The task
Locate the word "what" in the material, then show every line that holds it.

++++ Data provided

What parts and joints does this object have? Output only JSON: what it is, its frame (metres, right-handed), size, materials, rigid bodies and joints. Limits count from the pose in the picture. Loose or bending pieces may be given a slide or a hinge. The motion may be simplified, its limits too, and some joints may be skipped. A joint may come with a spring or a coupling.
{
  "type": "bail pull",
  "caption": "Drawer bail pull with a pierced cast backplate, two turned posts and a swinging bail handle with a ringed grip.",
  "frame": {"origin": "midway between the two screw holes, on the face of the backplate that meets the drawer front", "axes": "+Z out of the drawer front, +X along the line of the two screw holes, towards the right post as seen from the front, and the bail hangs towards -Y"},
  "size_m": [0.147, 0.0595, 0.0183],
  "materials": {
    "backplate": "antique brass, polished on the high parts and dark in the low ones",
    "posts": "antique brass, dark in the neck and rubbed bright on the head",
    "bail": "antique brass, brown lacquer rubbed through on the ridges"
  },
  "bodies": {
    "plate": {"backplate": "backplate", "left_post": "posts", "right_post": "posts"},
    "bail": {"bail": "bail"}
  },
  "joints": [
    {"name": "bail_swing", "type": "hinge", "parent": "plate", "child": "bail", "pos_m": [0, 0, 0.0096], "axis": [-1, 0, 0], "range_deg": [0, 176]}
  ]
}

++++++++
++++ Data provided

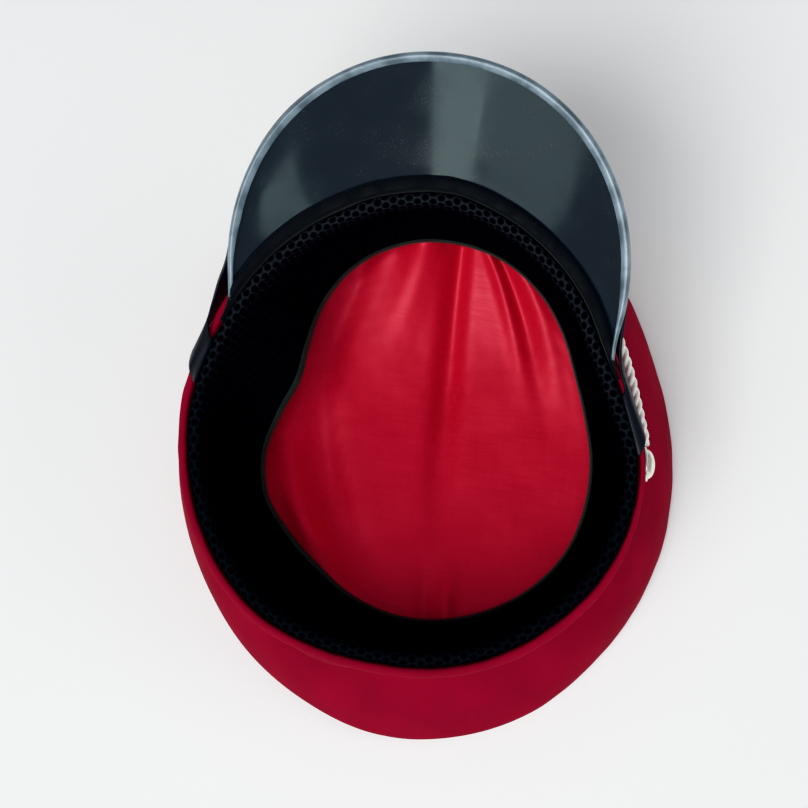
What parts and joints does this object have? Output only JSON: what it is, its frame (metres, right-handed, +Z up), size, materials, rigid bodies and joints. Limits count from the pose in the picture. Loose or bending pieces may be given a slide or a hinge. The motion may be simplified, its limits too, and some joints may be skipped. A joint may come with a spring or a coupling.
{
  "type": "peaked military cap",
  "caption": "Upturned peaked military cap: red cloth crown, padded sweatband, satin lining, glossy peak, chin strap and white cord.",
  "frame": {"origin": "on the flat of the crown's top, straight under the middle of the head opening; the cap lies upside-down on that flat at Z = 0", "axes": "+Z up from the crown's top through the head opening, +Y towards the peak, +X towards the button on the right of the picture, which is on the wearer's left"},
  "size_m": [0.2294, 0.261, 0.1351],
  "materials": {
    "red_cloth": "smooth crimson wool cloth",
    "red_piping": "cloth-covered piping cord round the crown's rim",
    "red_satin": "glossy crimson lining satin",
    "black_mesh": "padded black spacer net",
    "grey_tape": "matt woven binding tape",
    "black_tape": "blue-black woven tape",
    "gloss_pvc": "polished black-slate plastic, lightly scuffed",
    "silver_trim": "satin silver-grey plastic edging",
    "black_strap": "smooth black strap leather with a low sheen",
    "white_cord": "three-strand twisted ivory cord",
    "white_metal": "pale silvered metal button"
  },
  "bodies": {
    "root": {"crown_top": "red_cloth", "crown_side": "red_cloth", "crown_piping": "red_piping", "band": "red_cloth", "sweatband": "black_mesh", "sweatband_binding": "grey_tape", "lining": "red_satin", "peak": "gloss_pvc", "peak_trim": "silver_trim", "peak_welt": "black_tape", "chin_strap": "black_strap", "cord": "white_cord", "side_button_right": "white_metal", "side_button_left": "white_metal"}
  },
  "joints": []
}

++++++++
++++ Data provided

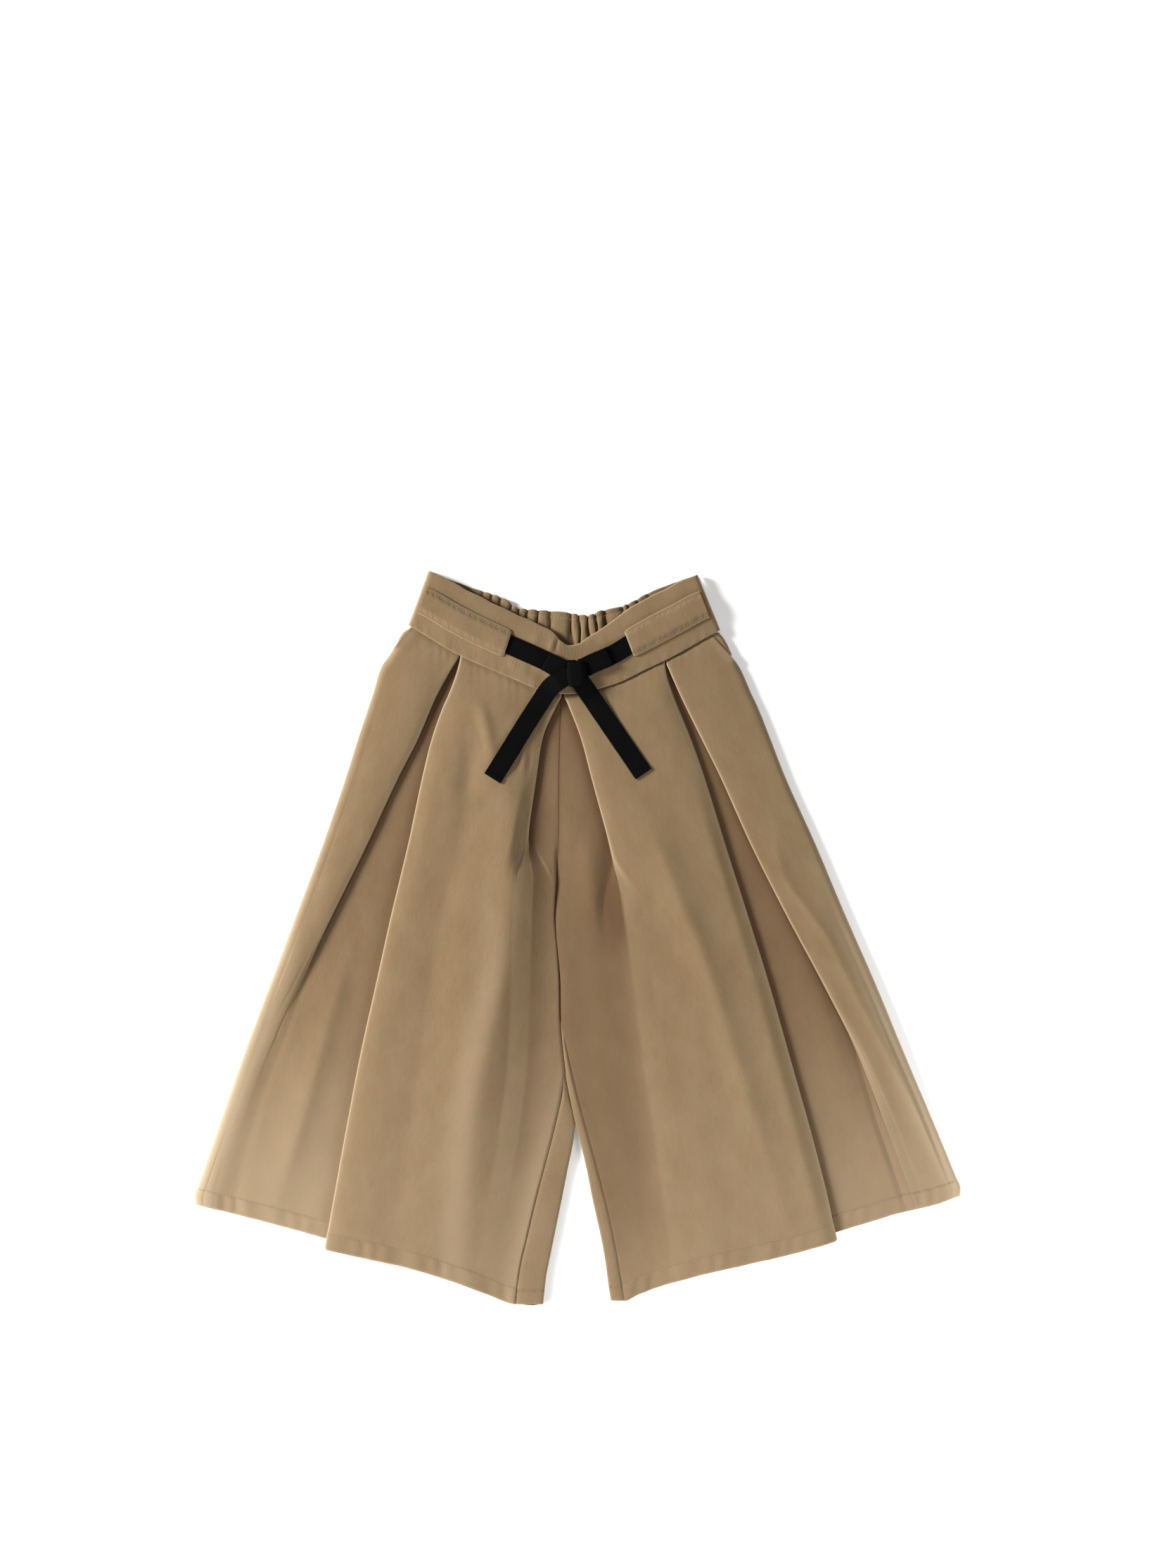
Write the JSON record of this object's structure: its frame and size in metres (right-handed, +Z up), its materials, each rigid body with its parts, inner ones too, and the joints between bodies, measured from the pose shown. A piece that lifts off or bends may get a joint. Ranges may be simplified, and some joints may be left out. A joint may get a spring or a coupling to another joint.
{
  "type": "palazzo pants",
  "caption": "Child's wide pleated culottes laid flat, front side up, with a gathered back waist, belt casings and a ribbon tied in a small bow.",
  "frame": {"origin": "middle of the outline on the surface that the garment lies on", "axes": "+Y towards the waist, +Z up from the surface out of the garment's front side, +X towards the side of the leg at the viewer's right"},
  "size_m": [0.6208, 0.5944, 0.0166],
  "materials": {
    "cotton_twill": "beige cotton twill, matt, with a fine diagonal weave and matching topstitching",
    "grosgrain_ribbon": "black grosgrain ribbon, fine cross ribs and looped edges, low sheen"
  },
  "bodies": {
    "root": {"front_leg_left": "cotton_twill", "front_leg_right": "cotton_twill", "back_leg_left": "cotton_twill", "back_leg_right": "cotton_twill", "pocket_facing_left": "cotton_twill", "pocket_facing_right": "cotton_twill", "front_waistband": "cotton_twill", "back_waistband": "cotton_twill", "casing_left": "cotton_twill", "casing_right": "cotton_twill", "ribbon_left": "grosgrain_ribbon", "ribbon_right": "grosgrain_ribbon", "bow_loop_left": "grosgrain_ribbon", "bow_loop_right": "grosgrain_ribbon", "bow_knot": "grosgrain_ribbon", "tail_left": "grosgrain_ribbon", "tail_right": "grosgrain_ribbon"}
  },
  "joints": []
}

++++++++

Answer for the task
What parts and joints does this object have? Output only JSON: what it is, its frame (metres, right-handed), size, materials, rigid bodies and joints. Limits count from the pose in the picture. Loose or bending pieces may be given a slide or a hinge. The motion may be simplified, its limits too, and some joints may be skipped. A joint may come with a spring or a coupling.
What parts and joints does this object have? Output only JSON: what it is, its frame (metres, right-handed, +Z up), size, materials, rigid bodies and joints. Limits count from the pose in the picture. Loose or bending pieces may be given a slide or a hinge. The motion may be simplified, its limits too, and some joints may be skipped. A joint may come with a spring or a coupling.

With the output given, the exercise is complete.